• Stated exercise: Write out the whole listing word for word.

• Raw data:

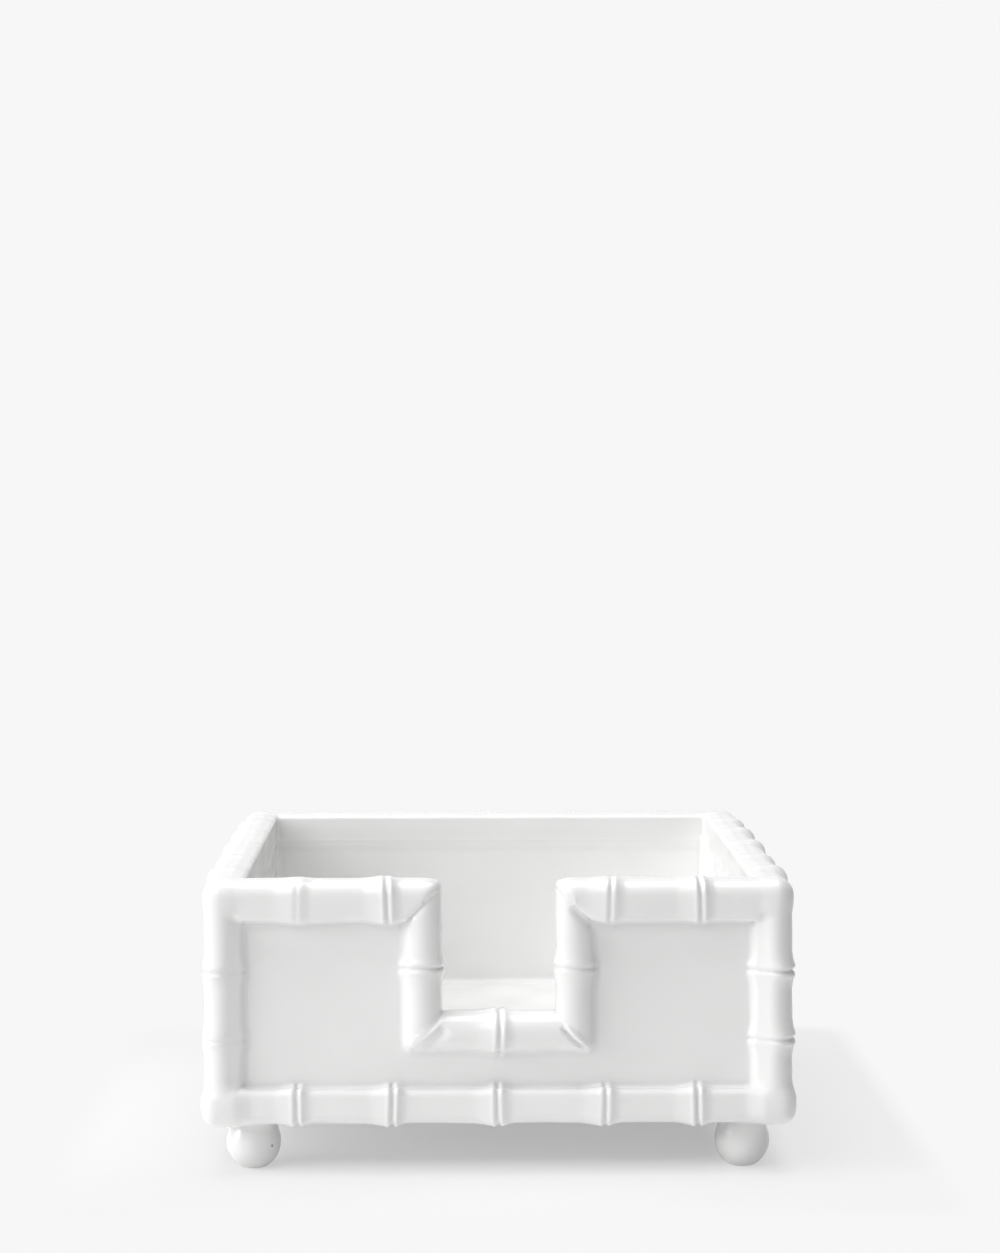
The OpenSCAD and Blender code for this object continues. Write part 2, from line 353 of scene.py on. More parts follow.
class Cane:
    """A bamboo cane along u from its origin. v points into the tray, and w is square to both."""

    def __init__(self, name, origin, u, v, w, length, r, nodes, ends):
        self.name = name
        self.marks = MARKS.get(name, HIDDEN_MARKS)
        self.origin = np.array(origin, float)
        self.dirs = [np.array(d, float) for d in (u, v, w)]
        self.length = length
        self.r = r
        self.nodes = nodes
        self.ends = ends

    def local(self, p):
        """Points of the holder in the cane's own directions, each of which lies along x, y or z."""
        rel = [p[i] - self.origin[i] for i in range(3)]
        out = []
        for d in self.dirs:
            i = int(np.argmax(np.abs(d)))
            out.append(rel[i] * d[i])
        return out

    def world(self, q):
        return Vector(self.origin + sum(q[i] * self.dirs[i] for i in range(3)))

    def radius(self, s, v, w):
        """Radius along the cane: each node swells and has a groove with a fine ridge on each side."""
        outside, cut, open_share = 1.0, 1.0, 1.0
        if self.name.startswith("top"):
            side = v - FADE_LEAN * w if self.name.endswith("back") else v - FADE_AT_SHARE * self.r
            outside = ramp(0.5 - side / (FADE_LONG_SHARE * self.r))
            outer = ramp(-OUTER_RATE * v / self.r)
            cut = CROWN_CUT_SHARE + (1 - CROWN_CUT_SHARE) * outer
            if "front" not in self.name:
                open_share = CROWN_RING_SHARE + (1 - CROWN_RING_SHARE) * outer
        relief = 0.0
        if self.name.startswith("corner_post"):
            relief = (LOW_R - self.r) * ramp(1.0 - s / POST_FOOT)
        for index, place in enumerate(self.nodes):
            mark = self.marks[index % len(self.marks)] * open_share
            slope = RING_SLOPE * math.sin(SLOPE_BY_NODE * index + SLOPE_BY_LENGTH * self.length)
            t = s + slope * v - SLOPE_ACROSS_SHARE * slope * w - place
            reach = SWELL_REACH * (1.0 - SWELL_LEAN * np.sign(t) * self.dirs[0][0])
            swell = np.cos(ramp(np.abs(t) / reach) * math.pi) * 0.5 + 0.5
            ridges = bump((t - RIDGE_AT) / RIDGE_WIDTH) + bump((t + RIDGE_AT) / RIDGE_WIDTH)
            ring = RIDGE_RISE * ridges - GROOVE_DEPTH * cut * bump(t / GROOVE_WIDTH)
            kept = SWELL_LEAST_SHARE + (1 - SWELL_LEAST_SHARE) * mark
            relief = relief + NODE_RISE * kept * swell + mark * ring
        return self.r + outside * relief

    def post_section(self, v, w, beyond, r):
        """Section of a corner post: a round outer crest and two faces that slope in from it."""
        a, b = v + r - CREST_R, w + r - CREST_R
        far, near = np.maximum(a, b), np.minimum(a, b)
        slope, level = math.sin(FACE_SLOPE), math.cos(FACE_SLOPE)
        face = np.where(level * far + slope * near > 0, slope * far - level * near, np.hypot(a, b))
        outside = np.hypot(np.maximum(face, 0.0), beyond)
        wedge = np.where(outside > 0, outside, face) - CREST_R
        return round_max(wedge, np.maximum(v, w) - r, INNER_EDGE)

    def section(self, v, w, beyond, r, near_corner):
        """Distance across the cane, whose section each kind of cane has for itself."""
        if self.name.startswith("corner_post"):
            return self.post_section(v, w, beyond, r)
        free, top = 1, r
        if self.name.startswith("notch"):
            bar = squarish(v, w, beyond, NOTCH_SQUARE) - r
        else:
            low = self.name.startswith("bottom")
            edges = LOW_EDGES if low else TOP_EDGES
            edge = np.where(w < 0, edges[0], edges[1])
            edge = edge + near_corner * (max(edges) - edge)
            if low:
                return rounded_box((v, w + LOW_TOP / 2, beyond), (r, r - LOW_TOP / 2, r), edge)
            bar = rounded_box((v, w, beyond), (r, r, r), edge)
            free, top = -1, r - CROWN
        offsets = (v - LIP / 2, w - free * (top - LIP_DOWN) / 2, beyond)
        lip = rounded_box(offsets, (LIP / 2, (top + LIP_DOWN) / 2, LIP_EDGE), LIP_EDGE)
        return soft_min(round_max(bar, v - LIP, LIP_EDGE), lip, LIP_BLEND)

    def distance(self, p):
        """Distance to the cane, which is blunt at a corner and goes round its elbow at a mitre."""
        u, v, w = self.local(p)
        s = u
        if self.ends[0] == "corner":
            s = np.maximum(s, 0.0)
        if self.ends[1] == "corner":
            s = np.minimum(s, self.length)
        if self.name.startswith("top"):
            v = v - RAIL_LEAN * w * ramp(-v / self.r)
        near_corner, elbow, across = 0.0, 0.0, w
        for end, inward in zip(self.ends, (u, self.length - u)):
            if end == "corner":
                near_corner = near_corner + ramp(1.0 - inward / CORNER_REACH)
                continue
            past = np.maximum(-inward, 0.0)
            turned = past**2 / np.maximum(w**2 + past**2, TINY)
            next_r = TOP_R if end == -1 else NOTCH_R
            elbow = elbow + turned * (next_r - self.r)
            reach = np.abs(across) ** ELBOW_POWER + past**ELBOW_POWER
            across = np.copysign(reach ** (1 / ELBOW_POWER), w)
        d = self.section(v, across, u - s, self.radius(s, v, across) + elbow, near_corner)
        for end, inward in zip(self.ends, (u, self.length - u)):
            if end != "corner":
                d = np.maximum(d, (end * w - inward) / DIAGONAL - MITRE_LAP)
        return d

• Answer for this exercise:
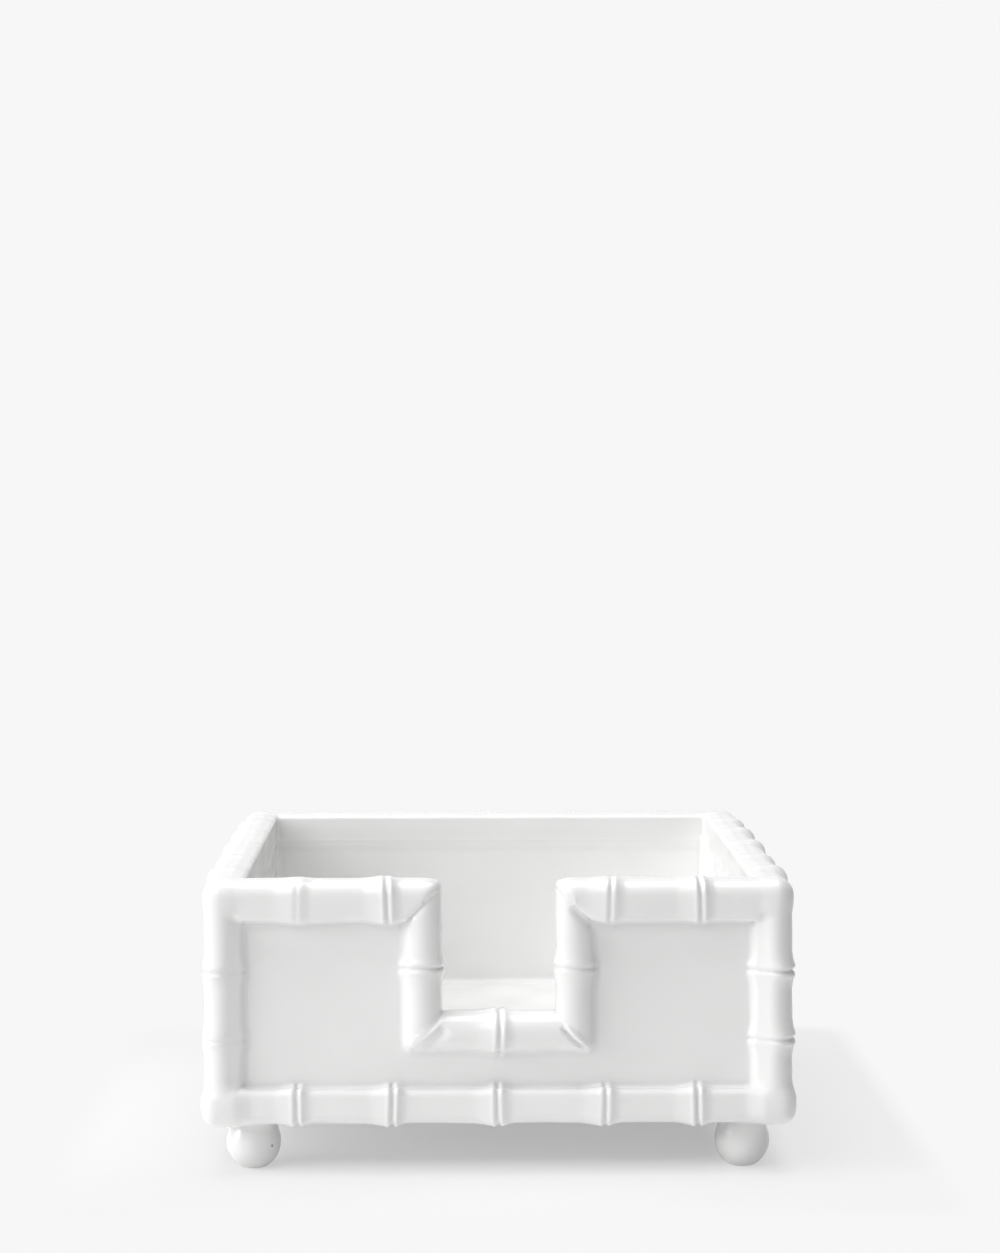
The OpenSCAD and Blender code for this object continues. Write part 2, from line 353 of scene.py on. More parts follow.
class Cane:
    """A bamboo cane along u from its origin. v points into the tray, and w is square to both."""

    def __init__(self, name, origin, u, v, w, length, r, nodes, ends):
        self.name = name
        self.marks = MARKS.get(name, HIDDEN_MARKS)
        self.origin = np.array(origin, float)
        self.dirs = [np.array(d, float) for d in (u, v, w)]
        self.length = length
        self.r = r
        self.nodes = nodes
        self.ends = ends

    def local(self, p):
        """Points of the holder in the cane's own directions, each of which lies along x, y or z."""
        rel = [p[i] - self.origin[i] for i in range(3)]
        out = []
        for d in self.dirs:
            i = int(np.argmax(np.abs(d)))
            out.append(rel[i] * d[i])
        return out

    def world(self, q):
        return Vector(self.origin + sum(q[i] * self.dirs[i] for i in range(3)))

    def radius(self, s, v, w):
        """Radius along the cane: each node swells and has a groove with a fine ridge on each side."""
        outside, cut, open_share = 1.0, 1.0, 1.0
        if self.name.startswith("top"):
            side = v - FADE_LEAN * w if self.name.endswith("back") else v - FADE_AT_SHARE * self.r
            outside = ramp(0.5 - side / (FADE_LONG_SHARE * self.r))
            outer = ramp(-OUTER_RATE * v / self.r)
            cut = CROWN_CUT_SHARE + (1 - CROWN_CUT_SHARE) * outer
            if "front" not in self.name:
                open_share = CROWN_RING_SHARE + (1 - CROWN_RING_SHARE) * outer
        relief = 0.0
        if self.name.startswith("corner_post"):
            relief = (LOW_R - self.r) * ramp(1.0 - s / POST_FOOT)
        for index, place in enumerate(self.nodes):
            mark = self.marks[index % len(self.marks)] * open_share
            slope = RING_SLOPE * math.sin(SLOPE_BY_NODE * index + SLOPE_BY_LENGTH * self.length)
            t = s + slope * v - SLOPE_ACROSS_SHARE * slope * w - place
            reach = SWELL_REACH * (1.0 - SWELL_LEAN * np.sign(t) * self.dirs[0][0])
            swell = np.cos(ramp(np.abs(t) / reach) * math.pi) * 0.5 + 0.5
            ridges = bump((t - RIDGE_AT) / RIDGE_WIDTH) + bump((t + RIDGE_AT) / RIDGE_WIDTH)
            ring = RIDGE_RISE * ridges - GROOVE_DEPTH * cut * bump(t / GROOVE_WIDTH)
            kept = SWELL_LEAST_SHARE + (1 - SWELL_LEAST_SHARE) * mark
            relief = relief + NODE_RISE * kept * swell + mark * ring
        return self.r + outside * relief

    def post_section(self, v, w, beyond, r):
        """Section of a corner post: a round outer crest and two faces that slope in from it."""
        a, b = v + r - CREST_R, w + r - CREST_R
        far, near = np.maximum(a, b), np.minimum(a, b)
        slope, level = math.sin(FACE_SLOPE), math.cos(FACE_SLOPE)
        face = np.where(level * far + slope * near > 0, slope * far - level * near, np.hypot(a, b))
        outside = np.hypot(np.maximum(face, 0.0), beyond)
        wedge = np.where(outside > 0, outside, face) - CREST_R
        return round_max(wedge, np.maximum(v, w) - r, INNER_EDGE)

    def section(self, v, w, beyond, r, near_corner):
        """Distance across the cane, whose section each kind of cane has for itself."""
        if self.name.startswith("corner_post"):
            return self.post_section(v, w, beyond, r)
        free, top = 1, r
        if self.name.startswith("notch"):
            bar = squarish(v, w, beyond, NOTCH_SQUARE) - r
        else:
            low = self.name.startswith("bottom")
            edges = LOW_EDGES if low else TOP_EDGES
            edge = np.where(w < 0, edges[0], edges[1])
            edge = edge + near_corner * (max(edges) - edge)
            if low:
                return rounded_box((v, w + LOW_TOP / 2, beyond), (r, r - LOW_TOP / 2, r), edge)
            bar = rounded_box((v, w, beyond), (r, r, r), edge)
            free, top = -1, r - CROWN
        offsets = (v - LIP / 2, w - free * (top - LIP_DOWN) / 2, beyond)
        lip = rounded_box(offsets, (LIP / 2, (top + LIP_DOWN) / 2, LIP_EDGE), LIP_EDGE)
        return soft_min(round_max(bar, v - LIP, LIP_EDGE), lip, LIP_BLEND)

    def distance(self, p):
        """Distance to the cane, which is blunt at a corner and goes round its elbow at a mitre."""
        u, v, w = self.local(p)
        s = u
        if self.ends[0] == "corner":
            s = np.maximum(s, 0.0)
        if self.ends[1] == "corner":
            s = np.minimum(s, self.length)
        if self.name.startswith("top"):
            v = v - RAIL_LEAN * w * ramp(-v / self.r)
        near_corner, elbow, across = 0.0, 0.0, w
        for end, inward in zip(self.ends, (u, self.length - u)):
            if end == "corner":
                near_corner = near_corner + ramp(1.0 - inward / CORNER_REACH)
                continue
            past = np.maximum(-inward, 0.0)
            turned = past**2 / np.maximum(w**2 + past**2, TINY)
            next_r = TOP_R if end == -1 else NOTCH_R
            elbow = elbow + turned * (next_r - self.r)
            reach = np.abs(across) ** ELBOW_POWER + past**ELBOW_POWER
            across = np.copysign(reach ** (1 / ELBOW_POWER), w)
        d = self.section(v, across, u - s, self.radius(s, v, across) + elbow, near_corner)
        for end, inward in zip(self.ends, (u, self.length - u)):
            if end != "corner":
                d = np.maximum(d, (end * w - inward) / DIAGONAL - MITRE_LAP)
        return d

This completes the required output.